Муезерский
Машину пришлось оставить на площадке у подножия пригорка. Дальше я не решился ехать, ведь дорогу продолжал совершенно непредсказуемый деревянный мост. Без перил, чуть шире машины, он казался ненадежным даже для пешехода. Словно граница, последний рубеж, где нужно было добровольно отказаться от благ цивилизации и принять правила игры, диктуемые природой.
И вот я в Гафострове, что значит «Остров с усадьбой». Уже в самом звучании есть что-то от оторванности, обособленности, от собственного, замкнутого мира на отдельном клочке суши. Это словно состояние души. Сама природа названия отсылает к уединению, к тому, чтобы обнести свой быт незримой оградой, создать свое убежище, подчиненное только ветру, солнцу и ритму собственного сердца. И этот мирок, этот «Дворовый остров» когда-то кипел жизнью.
Среди всеобщего запустения встречаются островки жизни — вот дом, где время не остановилось. Крыша над одной его половиной обвалилась, открывая небо, но вторая остаётся обитаемой: семейная пара ведёт здесь аскетичный быт, поддерживая строгий порядок. При хозяйстве — ухоженный огород, небольшой сарай, а у берега ждёт своего часа рыбацкая лодка. Вдоль дороги стоят козлы для сушки сена: одни покосились и поросли мхом, другие сохранили крепость, их жерди аккуратно уложены в ожидании нового сенокоса.
Большинство домов окончательно заброшены, но некоторые содержатся в поразительном порядке — будто хозяева лишь ненадолго отлучились. У входа в деревню гостей встречает деревянная мельница 1886 года постройки, восстановленная несколько лет назад. Сегодня она стала центром фестивалей и праздников, ненадолго возвращающих сюда голоса и музыку.
Теперь же передо мной предстала классическая деревня-призрак. Еще в 70-е годы XX века это место окончательно осиротело. Жителей отсюда заставила уйти не война и стерла с лица земли не катастрофа. Их изгнала сама жизнь, вернее, ее новая, стремительная версия. Политика укрупнения, тяга к городскому комфорту, невозможность вести суровый, но осмысленный уклад предков — вот что медленно, год за годом, вытягивало отсюда души. Люди уходили добровольно, и в этом был глубокий, экзистенциальный трагизм.
С Гафостовом я был знаком заочно ещё по изучению деревянного зодчества на острове Кижи. В его музее под открытым небом стоит рига, перевезённая именно отсюда. Видеть её там, тщательно сохранённой, и теперь стоять на земле, откуда она была когда-то взята, — испытываешь странное чувство, словно встретил человека, которого прежде знал лишь по старой фотографии.

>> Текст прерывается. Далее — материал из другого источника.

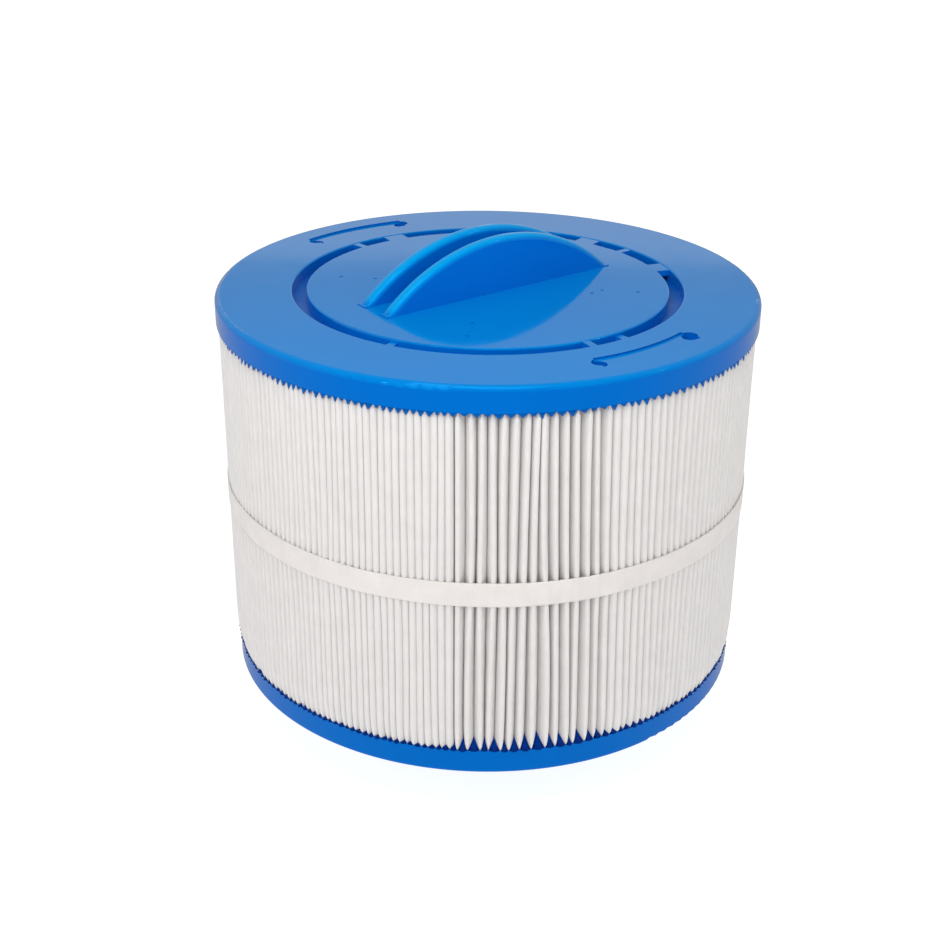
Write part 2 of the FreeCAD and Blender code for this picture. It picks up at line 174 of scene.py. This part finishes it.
def blend(material, factor, below, over):
    """Two colours mixed by a factor."""
    mix = add_node(material, "ShaderNodeMix", data_type="RGBA")
    link(material, factor, mix.inputs["Factor"])
    for socket, colour in (("A", below), ("B", over)):
        if isinstance(colour, tuple):
            mix.inputs[socket].default_value = colour
        else:
            link(material, colour, mix.inputs[socket])
    return mix.outputs["Result"]


def blue_plastic(name, light, dark, gloss=(0.05, 0.09), relief=0.01 * MM, top=None,
                 crest_highlight=None):
    """Glossy moulded plastic with faint flow clouds and a fine ripple; upward faces get a painted
    sheen and faces above a height a painted highlight."""
    material, shader = new_material(name)
    place = object_coordinates(material)
    clouds = noise(material, place, CLOUD_SCALE, 4.0)
    colour = ramp(material, clouds, [(0.3, dark), (0.7, light)])
    # Faces that point upwards are painted paler: a painted sheen for the bright studio mirrored on
    # level tops.
    if top:
        sheen_noise = noise(material, place, TOP_SHEEN_SCALE)
        pale = ramp(material, sheen_noise, [(0.3, top[0]), (0.7, top[1])])
        # Above a given height the top colour becomes a painted highlight, for light caught on the
        # grip blades' rounded upper edges.
        if crest_highlight:
            height, highlight_colour = crest_highlight
            pale = blend(material, above(material, height), pale, highlight_colour)
        colour = blend(material, facing_up(material), colour, pale)
    link(material, colour, shader.inputs["Base Color"])
    smears = noise(material, place, SMEAR_SCALE)
    low, high = gloss
    link(material, ramp(material, smears, [(0.3, grey(low)), (0.75, grey(high))]),
         shader.inputs["Roughness"])
    bump(material, shader, noise(material, place, RIPPLE_SCALE, 2.0), relief)
    shader.inputs["IOR"].default_value = PLASTIC_IOR
    shader.inputs["Specular Tint"].default_value = BLUE_GLOSS_TINT
    return material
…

Я шел по тропе, и ноги сами выискивали под слоем хвои и мха следы былого. Вот груда булыжников, сложенных в правильный квадрат, — фундамент. Рядом, как языческий дольмен, высилась каменная печь-груба, черная от копоти и времени. Она, словно верный пес, осталась стеречь дом, которого уже нет. А вокруг простирались заросшие поля — когда-то они кормили целую общину, а теперь их медленно, но верно отвоевывала у человека тайга.
И вот этот союз распался. Люди выбрали удобство, электрический свет, асфальтированные дороги, доступность больниц и магазинов. Кто посмеет их осудить? Это разумный, прагматичный выбор. Но, стоя среди этих поросших мхом фундаментов, я снова и снова возвращался к тому же вопросу. Где та грань, где разумный выбор оборачивается предательством? Предательством памяти предков, руками возводивших эти дома? Предательством этой земли, поколениями кормившей их род? Предательством самого себя, своей глубинной, родовой сути?
Остров безмолвствовал. Ветер шелестел в вершинах сосен, словно перелистывая страницы большой, но забытой книги. Камни молчали. Опустевшие глазницы брошенных строений смотрели на меня с немым вопросом. Покидая деревню, я возвращался по тому же деревянному мосту. Он снова ожил и заскрипел под моими ногами, будто напоминая: обратная дорога в комфортный мир так же зыбка, как и дорога сюда, в прошлое. И главный вопрос, с которого все началось, теперь звучал во мне еще громче: «Смог бы я остаться?». Ответ нашелся сразу — честный и безрадостный: нет. Я не смог бы отказаться от благ цивилизации, ставших необходимостью. Если бы я поступил так же — какое моральное право имею осуждать тех, кто ушел отсюда полвека назад?
Но тогда почему это опустение манит? Почему в этом забвении чувствуешь больше полноты жизни, чем в самом удобном городе? И почему, уезжая, я пытаясь растянуть эти несколько часов уединения с Гафостровом на целые месяцы городской жизни? Придется вернуться сюда снова, пусть не навсегда, чтобы найти ответы и на эти вопросы.